Computer Department, ACE, Mumbai

Tejal Rachh

Computer Department, ACE, Mumbai

Abstract Augmented reality has been an interesting area of research for the last two decades or so. This paper presents a brief overview of the recent literature on tracking methods used in Augmented Reality applications, both for indoor and outdoor environments.

Key Words Augmented reality , tracking, Indoor, Outdoor.

I.INTRODUCTION

Augmented reality (AR) is direct or indirect live, view of real-world environment which elements are augmented by computer-generated sensory input such as images, video, sound, graphics or GPS data. It is also defined as the extension of users environment with synthetic content [1]., AR has been a topic of interest in the field of computer graphics or virtual reality more than two decades as it improves human perception and facilitates understanding of complex 3D scenarios [2], [3]. AR applications and games like Pokémon Go are now becoming more popular due to their interactive user friendly environment and capability to run on a variety of platforms such as mobile computers and even cell phones [4].

Accuracy of AR applications or realistic results is depending on tracking method which is the process of locating a user in an environment. It takes account of the position and orientation of the AR user. Generally, tracking the head is the most important part as the user wears a Head Mounted Display (HMD) by which the augmented images of the real world are displayed. Due to tracking accuracy of the AR system is improved and prevents problems such as visual capture [2] and does not allow visual sensors to gain a priority over other sensors. For example, insufficient registration accuracy can cause the user to reach wrong portion of the real environment because the augmentation has been displayed on another portion. The eyes of the users get used to the error in the virtual environment and after some time they start to accept these errors as correct which is not desirable

This paper reviews the tracking methods used for AR, identifies the difficulty involved and proposes future research work. The paper is structured as follows: Section 2 discusses the tracking methods used for indoor and outdoor environments and a recent set of methods. The restrictions of the currently used methods are described in Section 3. Future research area that can be explored are proposed in Section 4 which is followed by conclusions in Section 5.

1. TRACKING METHODS

   Various tracking methods for different applications are found in literature [5]. This section provides a review under three main categories of tracking methods used for AR applications which are: indoor methods, outdoor methods, and recent approaches as shown in Figure 1

   Fig. 1. AR tracking methods.

2. INDOOR TECHNIQUES

   Indoor environments provide a structured domain for an AR application and users movements are limited only to a limited region.
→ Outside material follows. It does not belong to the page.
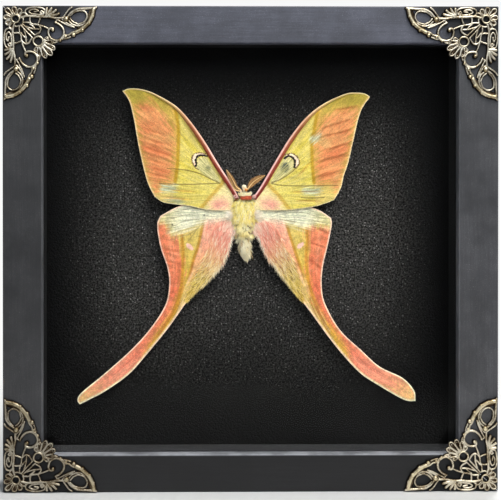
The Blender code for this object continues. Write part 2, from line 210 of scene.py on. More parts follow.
# ---------------------------------------------------------------- frame finishes
def black_wood(name, grain, inner_edge, lit_tint, edge_wear_and_highlight, gloss):
    """Satin black painted wood over a brushed grain that runs along one axis, worn pale along its inner edge.

    That pale edge is partly wear and partly a painted highlight, most on the bottom rail. Near the corners
    the wood is darkened as painted shadow of the brass. The colour is scaled per member, as red, green and
    blue: painted light that makes each one a lit or shaded copy of one finish."""
    made = Finish(name, Specular_IOR_Level=gloss)
    along = {"x": (0.04, 1, 1), "z": (1, 1, 0.04)}[grain]
    streaks = made.noise(1.1, 5.0, 0.62, where=made.place(along))
    fine = made.noise(3.4, 3.0, 0.6, where=made.place(along))
    mottle = made.noise(0.07, 4.0, 0.6)
    specks = made.noise(1.6, 3.0, 0.7)
    base = made.coats(
        made.mix(made.band(streaks, 0.38, 0.62), "#1f1f20", "#242425"),
        (made.band(fine, 0.5, 0.72, 0.0, 0.16), "#3a3a3a"),
        (made.band(specks, 0.55, 0.72, 0.0, 0.55), "#4c4b4a"),
        (made.band(mottle, 0.35, 0.65, 0.6, 0.0), "#1a1a1b"),
    )
    cloud = made.band(made.noise(0.045, 5.0, 0.65), 0.34, 0.66, 0.78, 1.22)
    # painted light: each member's colour is scaled to a lighter, darker or bluer copy as light falls on it
    base = made.scaled(made.mix(1.0, base, lit_tint, "MULTIPLY"), cloud)
    x, z = made.axis("X"), made.axis("Z")
    half_tall = (FRAME_HIGH.z - FRAME_LOW.z) / 2 / MM
    from_side = FRAME_HIGH.x / MM - abs(x)
    from_end = half_tall - abs(z - half_tall)
    # painted shadow of the brass corners: the wood near each corner made nearly black and rougher
    shade_under_brass = made.band(from_side + from_end, 30, 48, 0.9, 0.0)
    from_edge = abs((z if grain == "x" else x) - inner_edge / MM)
    # the pale line along the inner edge is partly wear, partly a painted highlight, set per member
    rubbed_and_highlit_edge = made.band(from_edge, 0.25, 0.75, 1.0, 0.0) * made.band(mottle, 0.3, 0.6, 0.45, 1.0)
    base = made.coats(base, (shade_under_brass, "#050505"), (rubbed_and_highlit_edge * edge_wear_and_highlight, "#b2b4ba"))
    rough = made.band(streaks, 0.3, 0.7, 0.54, 0.47) + made.band(mottle, 0.3, 0.7, -0.04, 0.05)
    relief = made.bump(streaks + fine * 0.5, 0.06)
    return made.drive(Base_Color=base, Roughness=rough + shade_under_brass * 0.3, Normal=relief)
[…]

In [6], it is explained that for an indoor space, the dimensions of the environment are unchanging and the users possible movements are more predictable. The structured domain also provides authority for the tracking equipment and presents a controlled environment [7].

   Indoors tracking is normally achieved by two methods: outside-in and inside-out as explained in [8]. Names of these methods give hint about the location of the sensor, which can be magnetic, ultrasonic, radio frequency identification (RFID) sensors or a camera, and how the tracking is accomplished. In the first method, the sensor is fixed to a place in the environment. The user wears a hat- like item along with the fiducially markers are mounted. As the name advises, the sensor is located somewhere outside the user (outside) but is sensing the markers on the user (in). Vice versa fiducially markers are mounted around the environment (certainly within the sensors range or field of view) and, the user carries the sensor in the second method. As the locations of these markers are recognized in advance, tracking can be achieved.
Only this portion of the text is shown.